Task goal: Copy out, unchanged, every line from the start of the records to the line that contains "of the flat.", and stop there.

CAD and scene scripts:
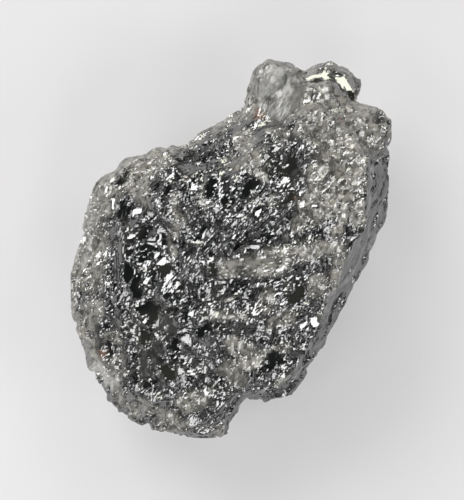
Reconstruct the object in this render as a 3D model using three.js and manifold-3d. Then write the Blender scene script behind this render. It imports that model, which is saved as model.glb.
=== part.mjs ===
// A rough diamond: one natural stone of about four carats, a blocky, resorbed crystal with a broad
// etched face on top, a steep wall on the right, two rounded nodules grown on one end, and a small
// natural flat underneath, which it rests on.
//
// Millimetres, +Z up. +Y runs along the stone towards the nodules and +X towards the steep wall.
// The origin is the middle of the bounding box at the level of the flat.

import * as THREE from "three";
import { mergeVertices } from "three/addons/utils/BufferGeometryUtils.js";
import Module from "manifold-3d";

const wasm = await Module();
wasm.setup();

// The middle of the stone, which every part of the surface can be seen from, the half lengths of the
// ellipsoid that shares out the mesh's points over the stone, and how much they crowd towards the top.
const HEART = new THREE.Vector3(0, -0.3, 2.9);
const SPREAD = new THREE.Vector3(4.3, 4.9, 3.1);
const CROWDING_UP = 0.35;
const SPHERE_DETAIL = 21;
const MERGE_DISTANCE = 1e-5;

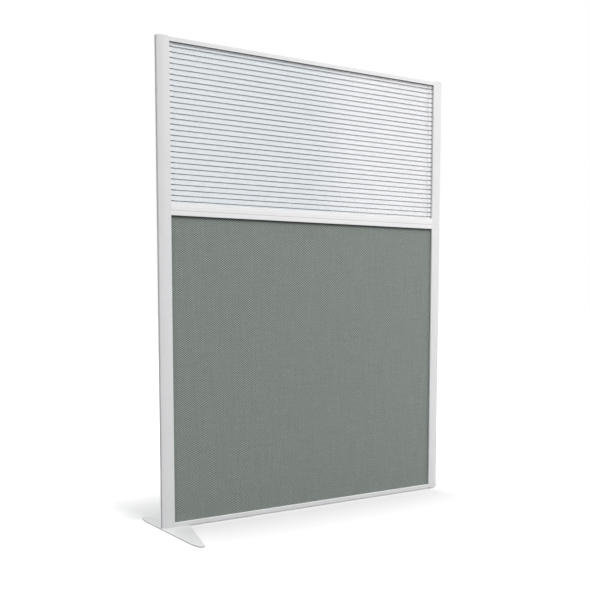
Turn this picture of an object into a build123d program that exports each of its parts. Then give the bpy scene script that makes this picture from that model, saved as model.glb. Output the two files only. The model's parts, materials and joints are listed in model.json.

Task result:
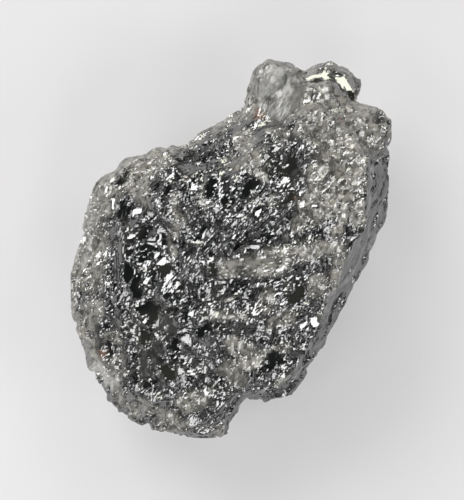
Reconstruct the object in this render as a 3D model using three.js and manifold-3d. Then write the Blender scene script behind this render. It imports that model, which is saved as model.glb.
=== part.mjs ===
// A rough diamond: one natural stone of about four carats, a blocky, resorbed crystal with a broad
// etched face on top, a steep wall on the right, two rounded nodules grown on one end, and a small
// natural flat underneath, which it rests on.
//
// Millimetres, +Z up. +Y runs along the stone towards the nodules and +X towards the steep wall.
// The origin is the middle of the bounding box at the level of the flat.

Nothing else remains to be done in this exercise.